Tuesday, 30 June 2015

making another roguelike game (yay/boo)

my last couple of games have been pretty trad and i thought that after those i'd make something weird again. i'm interested in all different things, made a pretty wide range of stuff, but recently not so varied. so i had some ideas, big concept theme express, it was going to pile some really bizarre stuff on top of a basic dungeon scaffold but then i started making it and put some systems in place and it just crystallised out into this very trad "collect magic gem for high score" videogame videogame and all the amorphous chaos i was trying to put in didn't fit anymore. scaffold becomes game.

and like, i'm okay with that. it is good for things to take on their own life. and it is a Good Game. it's very much following on in the same vein as zaga-33 and 868-hack, call it a sequel if you want, but it is still doing its own thing and it is still new difficult interesting work to design it. and the ideas that didn't fit into it, maybe i will use them somewhere else.

i guess i'm kind of worried about being judged for making such easily categorisable games. i am disappointment for not doing "outsider art", if you recognise me for that then maybe it is quite dull that what i am making now is so much game product for sell on market.

or, i judge myself. i don't know how much i'm being influenced by thought of money. i know by now that it is pointless to have any expectation of how a game will sell, but it is impossible to not be affected by the huge difference in response to 868-hack from everything else i've made. this is how sequels happen. it's not even necessarily a money thing, just like a feeling of external validation (though obviously i do need the money once hack credits run out). i don't make multiplayer games anymore because nobody wants to play them, but a roguelike on a telephone! yeah interesting how roguelikes are big now, just a few years ago they were weirdo niche but now seems like every third big budget release has roguelike mechanics honest. or at least all the crowdfunding campaigns. "ugh another roguelike" is the new "ugh another puzzle platformer". so i guess i'm the establishment now, k.

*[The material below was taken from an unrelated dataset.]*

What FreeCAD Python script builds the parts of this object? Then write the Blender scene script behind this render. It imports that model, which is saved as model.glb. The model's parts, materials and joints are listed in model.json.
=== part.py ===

but also like, vesper.5 and become a great artist in just 10 seconds both got quite a bit of external validation too. i haven't even tried to put something like that (whatever we're calling them now, not-games art-games alt-games game-fusion digital-tapestries, idk) as product for commerce, i guess i assume that it wouldn't succeed, don't know how valid is that bias.

i guess it is self-discovery. adventure to find out what i will make. i thought i would make all things wildly different, turns out i actually make a sequence of very closely related things; update self-image. can i justify this.

i think i justify it by saying that i am interested in game structure, and it makes sense to experiment with structure by making different shapes out of the same basic materials. making multiple small-ish games with same mechanics gives space for structural expression, because any major features only need to be internally consistent. if you try to fit every possible variation on a theme into a single game that drastically constrains its overall shape (mostly there is one specific shape). the way corrypt devours itself would not be nearly so bold if it was isolated mechanic in one subset of puzzle levels.

so 868-hack was drafting from random setups, iterating over very short game to build streak metagame. new thing has same pieces, opposite configuration. small differences resonate through entire design.

1 comment:

  1. There's no way that sticking to one genre doesn't make sense. That way one can learn what game mechanics works and what doesn't, and how to best design the code architecture (not to mention code reuse). So I don't think you need to beat yourself up over that! But obviously you have higher ambitions regarding innovation than most game developers ;).

    Really I just wanted to say that I really like what you're doing. I found out about you through Vertex Dispenser, which I think is one of the most beautiful and innovative games I've ever seen. I've been following your blog a bit on and off since then, and I really like your thoughts on game mechanics and strategy. Keep up the good work, the world needs more game designers like you!